## Constructing a Data Pipeline in TensorFlow

This notebook shows how to go from a blank slate (an empty Jupyter Notebook in Amazon Sagemaker) all the way to state of the art results in Natural Language Processing using deep learning. This particular notebook uses TensorFlow in order to construct a data pipeline. The other notebook in this repository ("2-Sentiment-Classification-with-BERT.ipynb") builds on the work that we have done here; it uses the data pipeline to classify Yelp reviews as positive or negativate. 

Notes: 

1) The notebook is constructed with teaching in mind, and as a result, all of the primary code is displayed within this notebook.

2) In order to teach effectively, this notebook emphasizes clarity over code efficiency. For example, in parts of the notebook, variables are duplicated in order to make the code easier to read and understand. 

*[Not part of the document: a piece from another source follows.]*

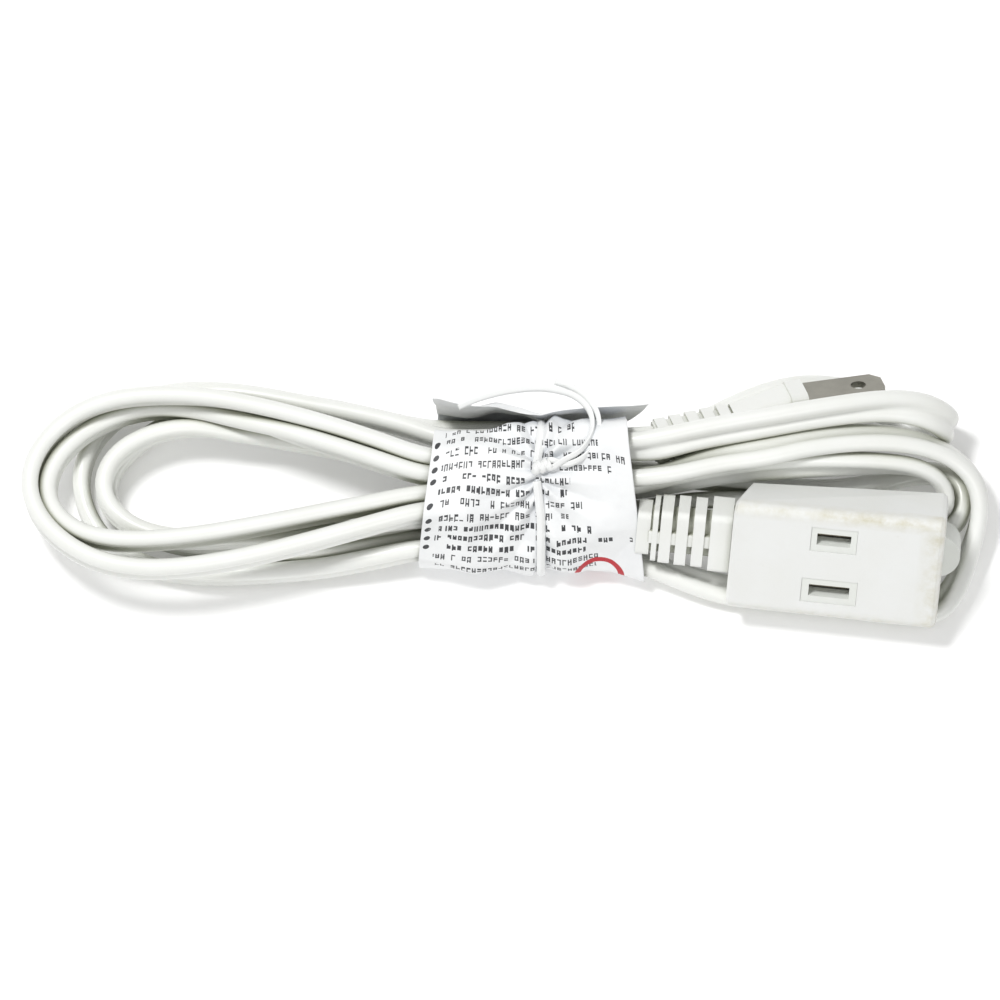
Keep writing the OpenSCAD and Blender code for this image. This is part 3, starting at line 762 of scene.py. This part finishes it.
def crumple(u, s, total):
    """Shallow straight creases across the paper, and pleats that spread from the tie."""
    h = np.zeros_like(u)
    for nx, ny, c, slope, reach in folds:
        d = nx * u + ny * (s - 55) - c
        h += slope * (np.minimum(np.abs(d), reach) - reach)
    side = u - TIE_U
    pinch = np.abs(side)
    pleat = np.exp(-((pinch / 10.0) ** 2)) * np.minimum(pinch / 1.6, 1)
    fan = np.arctan2(s - (total - KNOT_DOWN), pinch + 2.4) * 4.4 + np.where(side > 0, 1.3, 0.2)
    saw = np.abs((fan % 2.0) - 1.0) - 0.5
    fine = np.abs(((s * 0.3 + 0.08 * side) % 2.0) - 1.0) - 0.5
    h += pleat * (saw * 1.9 + fine * 0.7)
    h -= 0.8 * np.exp(-((pinch / 1.8) ** 2))
    return h


def label_strip(f):
    """One line of the sheet round the waist: its points, and how far down the flat sheet they lie."""
    u = U0 + (U1 - U0) * f
    ring = around(u, 0.32, ROWS, START, SWEEP)
    run = np.concatenate([[0], np.cumsum(np.linalg.norm(np.diff(ring, axis=0), axis=1))])
    s = np.linspace(0, run[-1], ROWS)
    ring = np.column_stack([np.interp(s, run, ring[:, 0]), np.interp(s, run, ring[:, 1])])
    along = np.gradient(ring, axis=0)
    along /= np.linalg.norm(along, axis=1)[:, None]
    normal = np.column_stack([along[:, 1], -along[:, 0]])
    normal *= np.sign(((ring - [MID_V, MID_Z]) * normal).sum(1).mean())

    # creases and pleats, pressed flat under the bundle, and a lower end that lifts a little
    pinched = math.exp(-(((u - TIE_U) / 5.0) ** 2))
    raised = crumple(np.full(ROWS, u), s, s[-1]) * np.clip(s / 4, 0.3, 1) + 0.95
    under = np.clip((5 - ring[:, 1]) / 4, 0, 1)
    raised = np.maximum(raised, 0.04) * (1 - under) + 0.05 * under
    end = np.clip((s - (s[-1] - 9)) / 9, 0, 1)
    vz = ring + normal * (raised + end**2 * (0.5 - 0.4 * pinched))[:, None]

    # the first stretch is a flap that stands up behind the bundle, higher to the left
    flap = np.clip(1 - s / 15.0, 0, 1)
    left = np.clip(-(u - TIE_U) / 22, 0, 1)
    vz[:, 0] += flap**1.6 * (3.6 + 2.8 * left - 1.2 * pinched)
    vz[:, 1] += flap**1.5 * (2.6 + 3.4 * left**0.8 - 1.6 * pinched + 0.5 * math.sin(u * 0.55))

    skew = 1.4 * np.sin((s / s[-1]) * 5.2 + 0.5) * (f - 0.5)
    flare = 0.93 + 0.0065 * (11 - ring[:, 0])
    across = u * flare + skew * 0.4 + flap * 4.5 * max(u, 0) / U1
    return np.column_stack([across, vz[:, 0], np.maximum(vz[:, 1], 0.16)]), s


UV_SCALE = MM * 10  # one unit of the print's coordinates is 10 cm
PAPER = 0.00012
grid = np.zeros((COLS, ROWS, 3))
flat = np.zeros((COLS, ROWS, 2))
for i, f in enumerate(np.linspace(0, 1, COLS)):
    grid[i], flat[i, :, 1] = label_strip(f)
    flat[i, :, 0] = (U1 - U0) * f
label_len = float(flat[:, -1, 1].mean())

verts = (HANK_AT + grid.reshape(-1, 3) @ HANK_R.T) * MM
corner = [i * ROWS + j for i in range(COLS - 1) for j in range(ROWS - 1)]
mesh = bpy.data.meshes.new("care_label_sheet")
mesh.from_pydata(verts.tolist(), [], [(a, a + 1, a + ROWS + 1, a + ROWS) for a in corner])
uv = mesh.uv_layers.new(name="print")
index = np.zeros(len(mesh.loops), int)
mesh.loops.foreach_get("vertex_index", index)
uv.data.foreach_set("uv", flat.reshape(-1, 2)[index].ravel() * UV_SCALE)
mesh.update()
label = link(mesh, "care_label_sheet")
solid = label.modifiers.new("thickness", "SOLIDIFY")
solid.thickness = PAPER
solid.offset = 0


class Print:
    """Tests on the sheet's flat coordinates: x along a row, y down the sheet, in units of 10 cm."""

    ROW, GLYPH = 0.0255, 0.0102  # distance from row to row, and from glyph to glyph

    def __init__(self, k):
        self.k = k
        axes = k.t.nodes.new("ShaderNodeSeparateXYZ")
        k.t.links.new(k.coords.outputs["UV"], axes.inputs[0])
        self.x, self.y = axes.outputs[0], axes.outputs[1]
        self.y_up = k.math("SUBTRACT", label_len * UV_SCALE, self.y)
        self.row, self.in_row = self.split(self.y, self.ROW)
        self.glyph, self.in_glyph = self.split(self.x, self.GLYPH)

    def split(self, value, pitch):
        n = self.k.math("DIVIDE", value, pitch)
        return self.k.math("FLOOR", n), self.k.math("FRACT", n)

    def white_noise(self, dimensions, socket, value):
        w = self.k.t.nodes.new("ShaderNodeTexWhiteNoise")
        w.noise_dimensions = dimensions
        self.k.t.links.new(value, w.inputs[socket])
        return w.outputs["Value"]

    def per_row(self, seed):
        return self.white_noise("1D", "W", self.k.math("ADD", self.row, seed))

    def per_glyph(self, seed):
        c = self.k.t.nodes.new("ShaderNodeCombineXYZ")
        self.k.t.links.new(self.glyph, c.inputs[0])
        self.k.t.links.new(self.row, c.inputs[1])
        c.inputs[2].default_value = seed
        return self.white_noise("3D", "Vector", c.outputs[0])

    def all_of(self, *tests):
        out = tests[0]
        for t in tests[1:]:
            out = self.k.math("MULTIPLY", out, t)
        return out

    def between(self, value, low, high):
        return self.all_of(self.k.math("GREATER_THAN", value, low), self.k.math("LESS_THAN", value, high))

    def near_to(self, value, at, half):
        return self.k.math("LESS_THAN", self.k.math("ABSOLUTE", self.k.math("SUBTRACT", value, at)), half)

    def distance(self, dx, dy):
        m = self.k.math
        return m("SQRT", m("ADD", m("MULTIPLY", dx, dx), m("MULTIPLY", dy, dy)))

    def page(self):
        return self.between(self.y_up, 0.006, 0.335)

    def rows_of_strokes(self):
        """Broken strokes in rows, which stand for print and spell nothing."""
        m = self.k.math
        kind = self.per_glyph(2.5)
        bold = m("GREATER_THAN", self.per_row(8.2), 0.72)
        stroke = m("ADD", 0.115, m("MULTIPLY", bold, 0.06))
        strokes = None
        # two upright and three level strokes: where, how thick, which seed and how often
        for value, at, thick, seed, share in (
            (self.in_glyph, 0.2, 1.0, 6.5, 0.72),
            (self.in_glyph, 0.7, 1.0, 7.5, 0.55),
            (self.in_row, 0.3, 0.5, 8.5, 0.6),
            (self.in_row, 0.47, 0.5, 9.5, 0.5),
            (self.in_row, 0.64, 0.5, 10.5, 0.6),
        ):
            there = m("LESS_THAN", self.per_glyph(seed), share)
            one = self.all_of(self.near_to(value, at, m("MULTIPLY", stroke, thick)), there)
            strokes = one if strokes is None else m("MAXIMUM", strokes, one)
        words = self.all_of(m("GREATER_THAN", kind, 0.16), self.between(self.in_glyph, 0.1, 0.84))
        tall = m("MULTIPLY", m("GREATER_THAN", kind, 0.66), 0.12)
        band = self.between(self.in_row, m("SUBTRACT", 0.24, tall), 0.7)
        begin = m("ADD", 0.022, m("MULTIPLY", self.per_row(3.7), 0.012))
        stop = m("ADD", 0.29, m("MULTIPLY", self.per_row(11.3), 0.13))
        return self.all_of(words, strokes, band, self.between(self.x, begin, stop), self.page())

    def row_dots(self):
        """A round dot before some of the rows."""
        m = self.k.math
        dx = m("DIVIDE", m("SUBTRACT", self.x, 0.012), self.ROW)
        round_dot = m("LESS_THAN", self.distance(dx, m("SUBTRACT", self.in_row, 0.5)), 0.24)
        return self.all_of(round_dot, self.page(), m("GREATER_THAN", self.per_row(5.1), 0.42))

    def ring(self, x, y, radius, half):
        m = self.k.math
        d = self.distance(m("SUBTRACT", self.x, x), m("SUBTRACT", self.y, y))
        return self.near_to(d, radius, half)


def label_paper():
    """White paper with dark strokes that spell nothing and two plain red rings, cut by the sheet's ends, with painted
    shade in its folds.
    """
    k = Look("label_paper", (0.88, 0.89, 0.89), 0.5, Specular_IOR_Level=0.4)
    marks = Print(k)
    ink = k.math("MAXIMUM", marks.rows_of_strokes(), marks.row_dots())
    paper = k.ramp(k.noise(120, 4, 0.6), [(0.3, (0.83, 0.84, 0.85)), (0.7, (0.89, 0.90, 0.90))])
    rubbed = k.math("GREATER_THAN", k.noise(900, 3, 0.7), 0.3)
    col = k.mix(k.math("MULTIPLY", k.math("MULTIPLY", ink, rubbed), 0.96), paper, (0.02, 0.021, 0.025))
    for x, above_end in ((0.345, 0.358), (0.075, -0.036)):
        ring = marks.ring(x, label_len * UV_SCALE - above_end, 0.042, 0.006)
        col = k.mix(ring, col, (0.5, 0.03, 0.04))
    k.into("Base Color", col)
    k.into("Roughness", k.math("ADD", k.math("MULTIPLY", k.noise(300, 3, 0.6), 0.2), 0.38))
    k.bump(k.noise(1500, 4, 0.7), 0.25, 0.00005)
    k.bump(k.noise(55, 5, 0.75), 0.5, 0.0006)
    # painted shade: the paper's colour darkens in its folds and where it wraps close to the cords
    paint_crevice_shade(k, (0.68, 0.7, 0.73), 0.004)
    return k


dress(label, label_paper(), "label_paper", "care_label")

# ---------------------------------------------------------------- twist tie

HOOP_POINTS = 60
TWISTS, TWIST_R = 2.5, 0.75
hoop = around(TIE_U, 1.35, HOOP_POINTS, 88, 352)
hoop[:, 1] = np.maximum(hoop[:, 1], 0.62)
knot_z = float(hoop[0, 1])
# the hoop starts and ends a little to the side of the knot
hoop_line = [
    (TIE_U - 0.9 + 1.2 * min(1, i / 6) - 0.9 * max(0, (i - 52) / 7), v, z) for i, (v, z) in enumerate(hoop)
]


def twisted(side, mid):
    """One of the two strands that are twisted together from the knot outwards."""
    out = []
    for t in np.linspace(0, TWISTS * 2 * math.pi, 26):
        f = t / (TWISTS * 2 * math.pi)
        y = mid + 0.8 * f + side * TWIST_R * math.cos(t)
        out.append((0.6 + 3.4 * f, y, knot_z + 0.95 + 0.5 * f + side * TWIST_R * math.sin(t)))
    return out


def above_knot(points):
    return [(x, y, knot_z + up_by) for x, y, up_by in points]


# the long end curls right, round and back to the left; the short end stops halfway
LONG_END = [
    (7, 2.2, 2.4), (10.2, 4, 2.8), (12.6, 7.8, 3.4), (12.4, 12, 3.6), (9.4, 15.4, 3.7),
    (3, 17.2, 3.6), (-4.5, 16.8, 3.2), (-11, 15.2, 2.8), (-15.2, 13.4, 2.6),
]
SHORT_END = [
    (7.4, 1.4, 1.4), (11.2, 3.2, 1.8), (14, 7.4, 2.2), (13.8, 12.2, 2.6),
    (11.4, 15.6, 2.9), (8.2, 17.8, 3), (5, 18.9, 3),
]


def tie_section(n=20):
    """A flat strip with a rib along its middle, where the wire runs."""
    out = []
    for i in range(n):
        a = 2 * math.pi * i / n
        rib = 0.24 * math.exp(-((math.cos(a) / 0.45) ** 2))
        out.append((0.92 * math.cos(a), (0.34 + rib) * math.sin(a)))
    return out


def tie_piece(name, points, facing):
    base = np.array([hank(*q) for q in points])
    sides = np.tile(HANK_R @ np.array(facing, float), (len(base), 1))
    full, _ = spline(np.column_stack([base, sides]), 0.35)
    return tube(name, smooth(full[:, :3], 3), full[:, 3:], tie_section())


tie_look = vinyl("tie_plastic", (0.87, 0.88, 0.88), 0.42, 0.2, 0.3)
END_FACING = (0.3, 0.5, 0.8)
strip = [
    tie_piece("twist_tie_hoop", hoop_line, (1, 0, 0)),
    tie_piece("twist_tie_end_a", twisted(1, 0.4) + above_knot(LONG_END), END_FACING),
    tie_piece("twist_tie_end_b", twisted(-1, 0.8) + above_knot(SHORT_END), END_FACING),
]
for o in strip:
    dress(o, tie_look, "tie_plastic")
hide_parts("twist_tie", "twist_tie_wire")

# ---------------------------------------------------------------- floor and light

bpy.ops.mesh.primitive_plane_add(size=6, location=(0, 0, -0.0004))
floor = bpy.context.object
floor.name = "floor"
floor_look = Look("floor_white", (0.93,) * 3, 0.8, Emission_Strength=0.16)
floor_look.into("Base Color", floor_look.ramp(floor_look.noise(3, 2), [(0.3, (0.925,) * 3), (0.7, (0.935,) * 3)]))
floor.data.materials.append(floor_look.mat)

world = bpy.data.worlds.new("studio")
bpy.context.scene.world = world
world.use_nodes = True
sky = world.node_tree.nodes["Background"]
sky.inputs["Color"].default_value = (1, 1, 0.99, 1)
sky.inputs["Strength"].default_value = 0.43


def area(name, at, size, power):
    """A round lamp that points at the origin."""
    data = bpy.data.lights.new(name, "AREA")
    data.shape = "DISK"
    data.size, data.energy = size, power
    o = bpy.data.objects.new(name, data)
    bpy.context.scene.collection.objects.link(o)
    o.location = at
    o.rotation_mode = "QUATERNION"
    o.rotation_quaternion = (-Vector(at)).to_track_quat("-Z", "Y")


area("key", (-0.34, 0.15, 0.93), 0.2, 6.0)
area("fill", (0.25, -0.75, 0.8), 0.5, 2.6)
bpy.context.scene.view_settings.view_transform = "Standard"
bpy.context.scene.view_settings.look = "None"

# ---------------------------------------------------------------- a list of the plug's node names

plug_nodes = ["plug_body", "plug_strain_relief", "plug_insert", "line_blade", "neutral_blade"]
plug_nodes += ["plug_line_wire", "plug_neutral_wire", "plug_strands"]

3) This notebook was run on [Amazon Sagemaker](https://aws.amazon.com/sagemaker/) using ml.t2.xlarge. Some of the imports may be slightly different if you are using Google Colab or some other system.

### Step 1: Import and Setup

Start off by loading the basics. This first step is to make sure that that your imports take in the most recent changes to a file.

In [1]:
%load_ext autoreload
% autoreload 2

Next, a good portion of python packages are installed with a tool called pip. The following installed the most current version of pip.

In [2]:
!pip install --upgrade pip

Requirement already up-to-date: pip in /home/ec2-user/anaconda3/envs/tensorflow_p36/lib/python3.6/site-packages (19.3.1)


In this exercise, we are just going to put together a data pipeline. For the example shown, a CPU (ml.t2.xlarge on Amazon Sagemaker) is sufficient enough to do this work.
As a result, I install Tensorflow 2.0 without the GPU features. 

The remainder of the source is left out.